Laura Berger, Kate Bickmore, Sholto Blissett, Pierre Knop
Curated by Mónika Zsikla
Double Q Gallery is pleased to present Fantastic Landscapes, a group exhibition bringing together four contemporary artists who are related in various aspects to the European roots of landscape painting. Over thousands of years of art history, landscape as a specific representation of the human environment only became a notable movement in European art during the last few centuries. This is true even though scenic depictions as subordinated elements were present almost from the very beginning in various genres. In fact, the tradition of landscape painting has a strong link to Far Eastern Art, particularly Chinese painting, within the framework of “shan shui hua” (山水畫)— translated as the “art of mountains and water” — which was already a genre in its own right in the 7th and 8th centuries. In contrast, landscape as a genre did not begin to emerge in European paintings until the 15th century, as seen in the paintings of Hubert and Jan van Eyck which included deep, magnificent landscape backgrounds made possible by their breakthroughs in the technique of oil painting.
Modern realistic landscape painting was born in the 17th-century Netherlands, while ideal landscape painting became associated with French masters working in Rome, such as Claude Lorrain and Nicolas Poussin. Subsequently, there were two important “technical moments” that ushered in a new phase of landscape painting in Europe. The first was the invention of the metal paint tube, which made it possible for artists to carry paint conveniently and escape the confinement of the studio. For the first time, artists could take their canvases into the sunlight and create a new, experience-driven mode of painting – plein air – which led directly to Impressionist landscape painting. The second was the evolution of photography and the camera in the late 1800s. Innovation in photographic techniques made cameras more accessible, allowing artists to expand their ideas of realism and experiment with greater freedom to create bolder shapes and colours as well as unusual perspectives, culminating in passionate landscapes that draw on personal experience.

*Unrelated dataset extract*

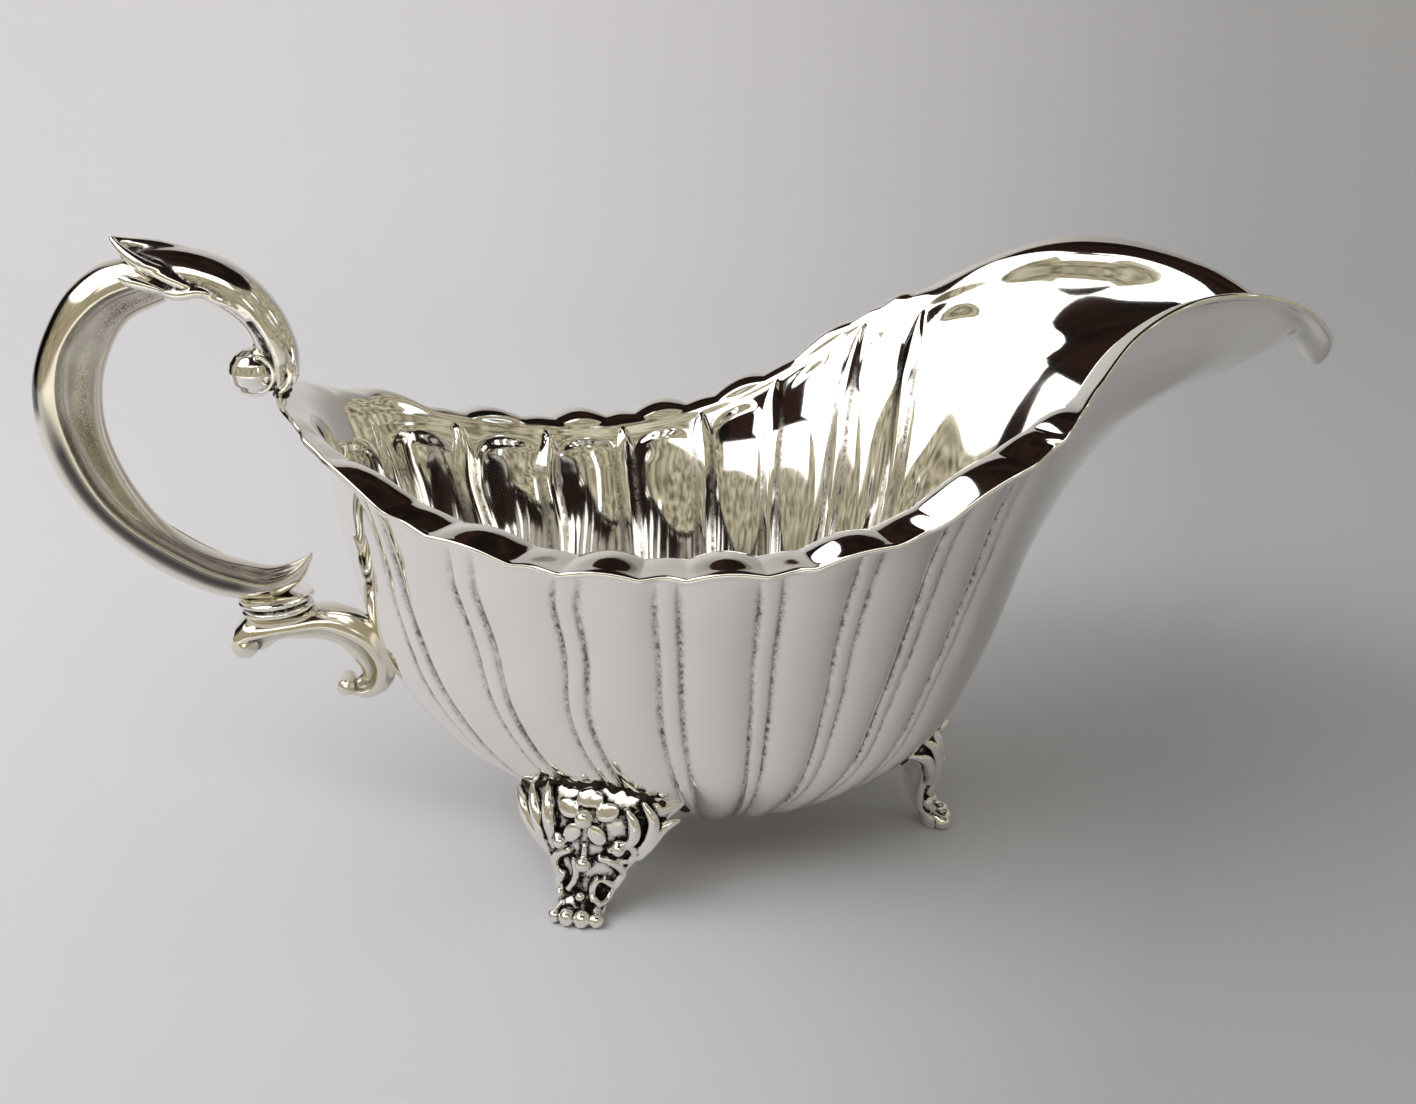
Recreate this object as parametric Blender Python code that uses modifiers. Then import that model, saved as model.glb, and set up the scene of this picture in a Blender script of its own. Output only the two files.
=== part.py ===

The rapid stylistic changes that characterised the 19th century also had an impact on landscape painting. Romantic artists were first and foremost captivated by the mystique of nature and often projected their inner visions and state of mind onto the vista. The trees and natural phenomena in their paintings often embodied man, expressing human emotions, moods and thoughts. Over the centuries, man’s relationship with the landscape has changed, and with it, the practice of landscape painting. But two axioms have remained constant: firstly, that the depth of perspective is a natural element of the landscape, and, secondly, that the vitality of the landscape is provided by air, which is accompanied by the dissolving of form.
Today, landscape painting has become one of the most active genres in Western art with contemporary artists using a wide array of media, including oil paint, acrylic, watercolour or photography, to capture fleeting moments or idyllic scenery not found elsewhere. The four artists in the exhibition explore the possibilities of landscape in their own fantastical style to portray far more than beautiful scenery. In Laura Berger’s paintings, the image of nature is fused with the appearance of an interior landscape of individual sentiment. Kate Bickmore’s simultaneously realistic and fantastic painting, Recollections of a Past Self (2023), is inspired by the famous camellias in the conservatory at Chiswick House in London, which were brought to London over 200 years ago from its native China. Sholto Blissett’s paintings hark back to Leon Battista Alberti’s 15th-century idea that a painting is “an open window through which the subject to be painted is seen” and question humanity’s sense of place within the surrounding environment. For Pierre Knop’s picturesque mountains and seascapes, photography is an important starting point for his imaginary landscapes rife with expressionist and post- impressionist influences.